31 Temmuz 2014 Perşembe

İmam Fatıma ve eşi El Kâsâni


Hanefî Fıkhında Cuma namazının şartları ile alâkalı bir bölümde, şehrin tarifi veriliyordu. Tarifin bir yerinde, yöneticisi kadın olan şehrin 'şehir' olmayacağı yazıyordu, ama 'qîle' olarak gelen bir görüşte ise, 'kadın yöneticisi olan bir şehrin de şehir olabileceği' hükmü vardı. Zira o kadın yönetici imam tayin edebilir, kadıları görevlendirebilirdi. Bunlar için erkek olmasına gerek yoktu. Tabi Hanefi Mezhebinin genelinden ayrılan bu görüşü ve sahibini merak ettim. Ve şöyle bir bilgiye ulaştım:

İmam Kasâni, hocasının 'Tuhfe'tul Fukuha' isimli eserini şerh etmiş, bu eserini çok beğenen hocası Semerkandî, pek çok tâlibi bulunan kızı fakihâ Fatıma'yı kimselere lâyık görmezken bu talebesine lâyık görmüş. Kızı de mehir olarak bu eseri istemiş, yani Bedâiu's-Senâî'yi.
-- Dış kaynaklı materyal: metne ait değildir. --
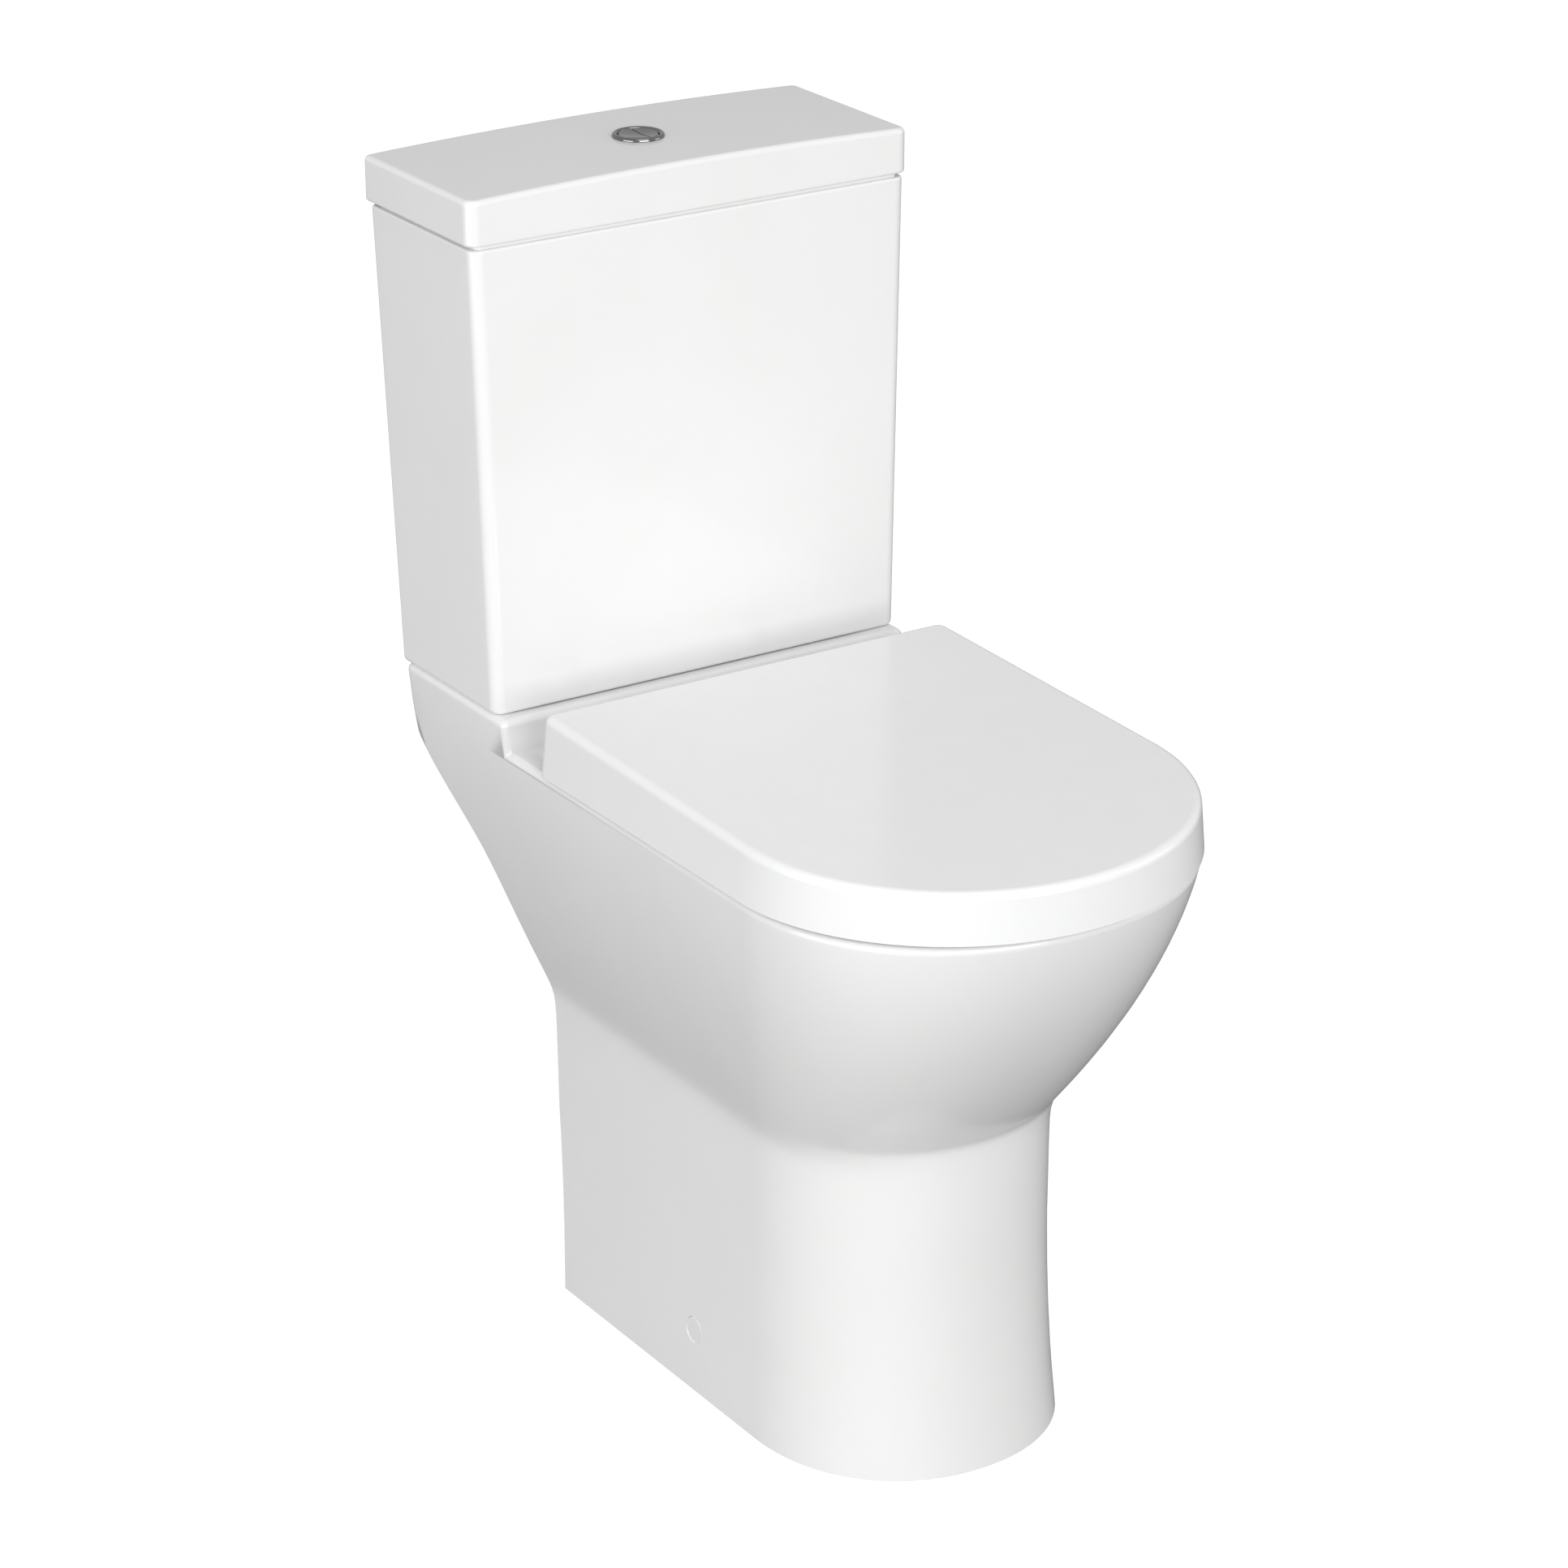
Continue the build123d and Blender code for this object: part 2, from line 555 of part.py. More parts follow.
with BuildPart() as fill_valve_lever:
    with Locations((FILL_X + 16, back(VALVE_D), PIVOT_Z)):
        Box(44, 8, 4)
    with Locations(pivot):
        Cylinder(4, 8)
    fillet(fill_valve_lever.edges().filter_by(Axis.Z), 1.5)
    with Locations(pivot):
        Cylinder(PIVOT_R + RUNNING_FIT, 20, mode=Mode.SUBTRACT)
finish(fill_valve_lever, "fill_valve_lever")

FLOAT_BOTTOM = 660.0
with BuildPart() as fill_valve_float:
    with Locations((FILL_X, back(VALVE_D), FLOAT_BOTTOM)):
        Cylinder(28, 70, align=(Align.CENTER, Align.CENTER, Align.MIN))
    fillet(fill_valve_float.edges().filter_by(GeomType.CIRCLE), 5)
    with Locations((FILL_X, back(VALVE_D), FLOAT_BOTTOM + 35)):
        Cylinder(COLUMN_R + 1, 100, mode=Mode.SUBTRACT)
    # the rod that lifts the lever
    with Locations((FILL_X + 24, back(VALVE_D), FLOAT_BOTTOM + 65)):
        Box(4, 6, 48, align=(Align.CENTER, Align.CENTER, Align.MIN))
finish(fill_valve_float, "fill_valve_float")

with BuildPart() as fill_valve_nut:
    with BuildSketch(Plane.XY.offset(DECK_Z - 9)):
        with Locations((FILL_X, back(VALVE_D))):
            RegularPolygon(17, 6)
            Circle(FILL_SHANK_R, mode=Mode.SUBTRACT)
    extrude(amount=9)
finish(fill_valve_nut, "fill_valve_nut")

# ---- the two coupling bolts with their washers and wing nuts ----
UNDER_DECK = DECK_Z - RIM_SLAB
BOLT_R = 3.9
BOLT_BOTTOM = 432.0
BOLT_SEAL = 5.0         # thickness of the rubber under each bolt's head
with BuildPart() as coupling_bolts:
    for x in (-BOLT_X, BOLT_X):
        with Locations((x, back(VALVE_D), BOLT_BOTTOM)):
            Cylinder(
                BOLT_R, FLOOR_Z + BOLT_SEAL - BOLT_BOTTOM, align=(Align.CENTER, Align.CENTER, Align.MIN)
            )
        with BuildSketch(Plane.XY.offset(FLOOR_Z + BOLT_SEAL)):
            with Locations((x, back(VALVE_D))):
                RegularPolygon(7.5, 6)
        extrude(amount=5.5)
finish(coupling_bolts, "coupling_bolts")


def pair(name, xs, distance, low, high, inner, outer):
    """Two equal rings, one on each side, as one group."""
    with BuildPart() as rings:
        with BuildSketch(Plane.XY.offset(low)):
            with Locations(*[(x, back(distance)) for x in xs]):
                Circle(outer)
                Circle(inner, mode=Mode.SUBTRACT)
        extrude(amount=high - low)
        chamfer(rings.edges().filter_by(GeomType.CIRCLE), min(0.4, (high - low) / 4))
    finish(rings, name)


BOLTS = (-BOLT_X, BOLT_X)
HINGES = (-HINGE_X, HINGE_X)
pair("coupling_bolt_seals", BOLTS, VALVE_D, FLOOR_Z, FLOOR_Z + BOLT_SEAL, BOLT_R, 13)
pair("coupling_washers", BOLTS, VALVE_D, UNDER_DECK - 2, UNDER_DECK, BOLT_R + 0.2, 12)

with BuildPart() as coupling_wing_nuts:
    for x in (-BOLT_X, BOLT_X):
        with Locations((x, back(VALVE_D), UNDER_DECK - 10)):
            Cylinder(8, 8, align=(Align.CENTER, Align.CENTER, Align.MIN))
            Box(30, 4, 6, align=(Align.CENTER, Align.CENTER, Align.MIN))
            Cylinder(BOLT_R, 20, mode=Mode.SUBTRACT)
finish(coupling_wing_nuts, "coupling_wing_nuts")

# ---- fixings of the foot to the floor ----
BRACKET_X = foot_side - CLAY - 7.6      # middle of a bracket's upright
BRACKET_HOLE_X = foot_side - CLAY - 33
BRACKET_HOLE_R = 4.0
SCREW_R = 3.0
with BuildPart() as floor_brackets:
    for hand in (-1, 1):
        with Locations((hand * BRACKET_X, back(FIXING_D), 0)):
            Box(12, 34, 66, align=(Align.CENTER, Align.CENTER, Align.MIN))
        with Locations((hand * (BRACKET_X - 20), back(FIXING_D), 0)):
            Box(40, 34, 8, align=(Align.CENTER, Align.CENTER, Align.MIN))
        with Locations((hand * BRACKET_HOLE_X, back(FIXING_D), 0)):
            Cylinder(BRACKET_HOLE_R, 30, mode=Mode.SUBTRACT)
    with Locations(Location((0, back(FIXING_D), FIXING_Z), (0, 90, 0))):
        Cylinder(SCREW_R, 300, mode=Mode.SUBTRACT)
finish(floor_brackets, "floor_brackets")

with BuildPart() as fixing_screws:
    for hand in (-1, 1):
        with Locations(Location((hand * (foot_side - 26), back(FIXING_D), FIXING_Z), (0, 90, 0))):
            Cylinder(SCREW_R, 46)
        with Locations(Location((hand * (foot_side - 4.75), back(FIXING_D), FIXING_Z), (0, 90, 0))):
            Cylinder(4.8, 3.5)
finish(fixing_screws, "fixing_screws")

with BuildPart() as fixing_caps:
    for hand in (-1, 1):
        with Locations(Location((hand * (foot_side - 1.6), back(FIXING_D), FIXING_Z), (0, 90, 0))):
            Cylinder(10, 2.8)
    fillet(fixing_caps.edges().filter_by(GeomType.CIRCLE), 0.8)
finish(fixing_caps, "fixing_caps")

# ---- seat lid: a shallow tray turned over, its top falling a little towards the front ----
LID_WALL = 3.6
LID_TOP_WALL = 4.5
LID_LEAN = 4.0          # how far the sides lean in over 50 mm
LID_REAR_TOP = 509.0
LID_FRONT_TOP = 499.5
BEYOND = 60.0           # the cutting profile runs this far past each end of the lid
SLOPE_OUT = 1.33        # what the top rises or falls over that length


def lid_block(inset, low, high):
    """The lid's outline carried upwards and leaning in."""
    with BuildPart() as block:
        lean = LID_LEAN * (high - low) / 50
        loft(
            [
                nose_section(
                    z, SEAT_HALF_WIDTH - inset - shift, SEAT_REAR + inset + shift / 2, SEAT_SHOULDER,
                    PROJECTION - inset - shift, 8.5 - inset, SEAT_FULLNESS,
                )
                for z, shift in ((low, 0.0), (high, lean))
            ]
        )
    return block.part


def under_slope(part, drop):
    """Cut a block off along the lid's sloping top, lowered by a distance."""
    with BuildPart() as cut:
        add(part)
        with BuildSketch(Plane.YZ):
            with BuildLine():
                Polyline(
                    (back(SEAT_REAR - BEYOND), 600),
                    (back(SEAT_REAR - BEYOND), LID_REAR_TOP + SLOPE_OUT - drop),
                    (back(PROJECTION + BEYOND), LID_FRONT_TOP - SLOPE_OUT - drop),
                    (back(PROJECTION + BEYOND), 600),
                    close=True,
                )
            make_face()
        extrude(amount=CUT_HALF_WIDTH, both=True, mode=Mode.SUBTRACT)
    return cut.part


with BuildPart() as seat_lid:
    add(under_slope(lid_block(0, SEAT_BOTTOM, SEAT_BOTTOM + 60), 0))
    fillet(seat_lid.faces().sort_by(Axis.Z)[-1].edges(), 6)
    lid_hollow = under_slope(lid_block(LID_WALL, SEAT_BOTTOM - 1, SEAT_BOTTOM + 59), LID_TOP_WALL)
    add(lid_hollow, mode=Mode.SUBTRACT)
    # slots in the rear wall for the hinge posts and the ring's arms
    with Locations((-HINGE_X - 8, back(SEAT_REAR), 478), (HINGE_X + 8, back(SEAT_REAR), 478)):
        Box(38, 20, 32, mode=Mode.SUBTRACT)
    # knuckles on the inner side of each post
    for hand in (-1, 1):
        with BuildSketch(Plane.YZ.offset(hand * (HINGE_X - 22))):
            with Locations((back(HINGE_D), HINGE_Z)):
                Circle(BARREL_R)
            with Locations((back(HINGE_D + 8), HINGE_Z + 2)):
                Rectangle(17, 11)
        extrude(amount=hand * 12)
        with Locations(Location((hand * (HINGE_X - 16), back(HINGE_D), HINGE_Z), (0, 90, 0))):
            Cylinder(PIN_R + RUNNING_FIT, 30, mode=Mode.SUBTRACT)
finish(seat_lid, "seat_lid")

# ---- seat ring ----
RING_BOTTOM = 465.0
RING_TOP = 485.0
with BuildPart() as ring_opening:
    loft(
        [
            nose_section(RING_BOTTOM - 1, 112, 292, 462, 584, 55, SEAT_FULLNESS),
            nose_section(RING_TOP + 1, 118, 286, 464, 590, 60, SEAT_FULLNESS),
        ]
    )

with BuildPart() as seat_ring:
    with BuildSketch(Plane.XY.offset(RING_BOTTOM)):
        add(nose_section(RING_BOTTOM, 168.0, 220.5, SEAT_SHOULDER, 637.5, 5, SEAT_FULLNESS))
    extrude(amount=RING_TOP - RING_BOTTOM)
    fillet(seat_ring.faces().sort_by(Axis.Z)[-1].edges(), 7)
    add(ring_opening.part, mode=Mode.SUBTRACT)
    for hand in (-1, 1):
        with BuildSketch(Plane.YZ.offset(hand * (HINGE_X + 10))):
            with Locations((back(HINGE_D), HINGE_Z)):
                Circle(BARREL_R)
            with Locations((back(HINGE_D + 11), 476)):
                Rectangle(24, 10)
        extrude(amount=hand * 12)
        with Locations(Location((hand * (HINGE_X + 16), back(HINGE_D), HINGE_Z), (0, 90, 0))):
            Cylinder(PIN_R + RUNNING_FIT, 30, mode=Mode.SUBTRACT)
finish(seat_ring, "seat_ring")

# ---- hinges ----
with BuildPart() as hinge_posts:
    for x in (-HINGE_X, HINGE_X):
        with Locations((x, back(HINGE_BOLT_D), LEDGE_Z)):
            Cylinder(17, 5, align=(Align.CENTER, Align.CENTER, Align.MIN))
        with BuildSketch(Plane.YZ.offset(x - 8)):
            with Locations((back(HINGE_D), HINGE_Z)):
                Circle(BARREL_R)
            with Locations((back(HINGE_D), (LEDGE_Z + 2 + HINGE_Z) / 2)):
                Rectangle(2 * BARREL_R, HINGE_Z - LEDGE_Z - 2)
        extrude(amount=16)
    with Locations(Location((0, back(HINGE_D), HINGE_Z), (0, 90, 0))):
        Cylinder(PIN_R, 300, mode=Mode.SUBTRACT)
    with Locations((-HINGE_X, back(HINGE_BOLT_D), LEDGE_Z), (HINGE_X, back(HINGE_BOLT_D), LEDGE_Z)):
        Cylinder(4, 11, mode=Mode.SUBTRACT)
finish(hinge_posts, "hinge_posts")

with BuildPart() as hinge_pins:
    for x in (-HINGE_X, HINGE_X):
        with Locations(Location((x, back(HINGE_D), HINGE_Z), (0, 90, 0))):
            Cylinder(PIN_R, 46)
    chamfer(hinge_pins.edges().filter_by(GeomType.CIRCLE), 0.6)
finish(hinge_pins, "hinge_pins")

HINGE_BOLT_R = 4.0
HINGE_BOLT_BOTTOM = 412.0
with BuildPart() as hinge_bolts:
    for x in (-HINGE_X, HINGE_X):
        with Locations((x, back(HINGE_BOLT_D), HINGE_BOLT_BOTTOM)):
            Cylinder(
                HINGE_BOLT_R, LEDGE_Z + 5.4 - HINGE_BOLT_BOTTOM,
                align=(Align.CENTER, Align.CENTER, Align.MIN),
            )
finish(hinge_bolts, "hinge_bolts")

UNDER_RIM = LEDGE_Z - RIM_SLAB
pair("hinge_washers", HINGES, HINGE_BOLT_D, UNDER_RIM - 3, UNDER_RIM, HINGE_BOLT_R + 0.1, 13)
with BuildPart() as hinge_nuts:
    with BuildSketch(Plane.XY.offset(UNDER_RIM - 13)):
        with Locations((-HINGE_X, back(HINGE_BOLT_D)), (HINGE_X, back(HINGE_BOLT_D))):
            RegularPolygon(11, 6)
            Circle(HINGE_BOLT_R, mode=Mode.SUBTRACT)
    extrude(amount=10)
finish(hinge_nuts, "hinge_nuts")

# ---- rubber feet under the ring and under the lid ----
FEET = [(-140, 330), (140, 330), (-98, 575), (98, 575)]
with BuildPart() as ring_buffers:
    with BuildSketch(Plane.XY.offset(LEDGE_Z)):
        with Locations(*[(x, back(d)) for x, d in FEET]):
            SlotOverall(26, 11)
    extrude(amount=RING_BOTTOM - LEDGE_Z)
    chamfer(ring_buffers.faces().filter_by(Plane.XY).group_by(Axis.Z)[0].edges(), 1)
finish(ring_buffers, "ring_buffers")

BUFFER_BLANK = 30.0     # taller than needed, as the lid's underside trims each one
with BuildPart() as lid_buffers_block:
    with BuildSketch(Plane.XY.offset(RING_TOP)):
        with Locations(*[(x * 0.97, back(d * 0.99)) for x, d in FEET]):
            Circle(6)
    extrude(amount=BUFFER_BLANK)
with BuildPart() as lid_buffers:
    add(under_slope(lid_buffers_block.part, LID_TOP_WALL))
finish(lid_buffers, "lid_buffers")
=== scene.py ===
# %% [markdown]
# # A close coupled toilet in Blender
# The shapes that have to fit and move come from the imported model, which is loaded first and
# never changed. This lesson adds the surfaces that the eye sees: white glaze over fired clay,
# moulded seat plastic, chrome and rubber, then a plain studio. All lengths are in metres.
#
# The glazed ware is worked out again as smooth surfaces. A triangulated solid shows its facets
# in a gloss reflection, while a dense grid from a formula reflects like real glaze.

# %% Load the frame
import json
import math

import bmesh
import bpy
import numpy as np
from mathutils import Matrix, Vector


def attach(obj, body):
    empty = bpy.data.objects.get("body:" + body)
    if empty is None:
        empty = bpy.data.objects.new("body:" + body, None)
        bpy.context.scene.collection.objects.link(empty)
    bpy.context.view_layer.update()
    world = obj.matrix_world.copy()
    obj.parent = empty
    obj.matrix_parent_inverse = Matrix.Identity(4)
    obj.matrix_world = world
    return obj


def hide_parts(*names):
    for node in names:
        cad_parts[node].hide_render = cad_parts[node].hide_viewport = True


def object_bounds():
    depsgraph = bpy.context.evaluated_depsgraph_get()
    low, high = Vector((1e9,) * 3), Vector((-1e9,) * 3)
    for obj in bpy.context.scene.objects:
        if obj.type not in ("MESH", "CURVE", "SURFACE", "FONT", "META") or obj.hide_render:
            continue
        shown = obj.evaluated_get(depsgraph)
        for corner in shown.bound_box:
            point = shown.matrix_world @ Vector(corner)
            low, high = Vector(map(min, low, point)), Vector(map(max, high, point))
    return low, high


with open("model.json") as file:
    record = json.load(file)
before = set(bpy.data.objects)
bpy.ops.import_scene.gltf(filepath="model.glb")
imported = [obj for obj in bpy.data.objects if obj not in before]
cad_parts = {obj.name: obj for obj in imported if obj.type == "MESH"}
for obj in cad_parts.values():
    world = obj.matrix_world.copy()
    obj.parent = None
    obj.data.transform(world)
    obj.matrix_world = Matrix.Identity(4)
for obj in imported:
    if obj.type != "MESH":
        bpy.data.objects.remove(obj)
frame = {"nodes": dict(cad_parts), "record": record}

CAD_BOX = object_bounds()
NODES = frame["nodes"]
print("nodes", len(NODES), "box", [round(v, 4) for v in (*CAD_BOX[0], *CAD_BOX[1])])

# %% [markdown]
# ## A helper for shader graphs
# Materials are small graphs. `link` joins two sockets and `put` adds a node with its settings,
# so that each material below reads as a list of what it is made of.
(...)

Evlendikten sonra da bir hususta fetva verecekleri vakit, Üçü (baba, kız ve dâmad) toplanır, ve öyle fetva verirlermiş. (ben de şuradan gördüm). Acaba İmam Semerkandî ve İmam Fatımâ şerhteki bu görüş hususunda ne düşünmüştür? Semerkandî bu görüşü okuyunca kızına düşman olmayacak birini buldu diye sevinmiş midir? Cevabı nedir bilmiyorum ama Allah bunun gibi hocalarımızı bu devirde de nasib eylesin bize.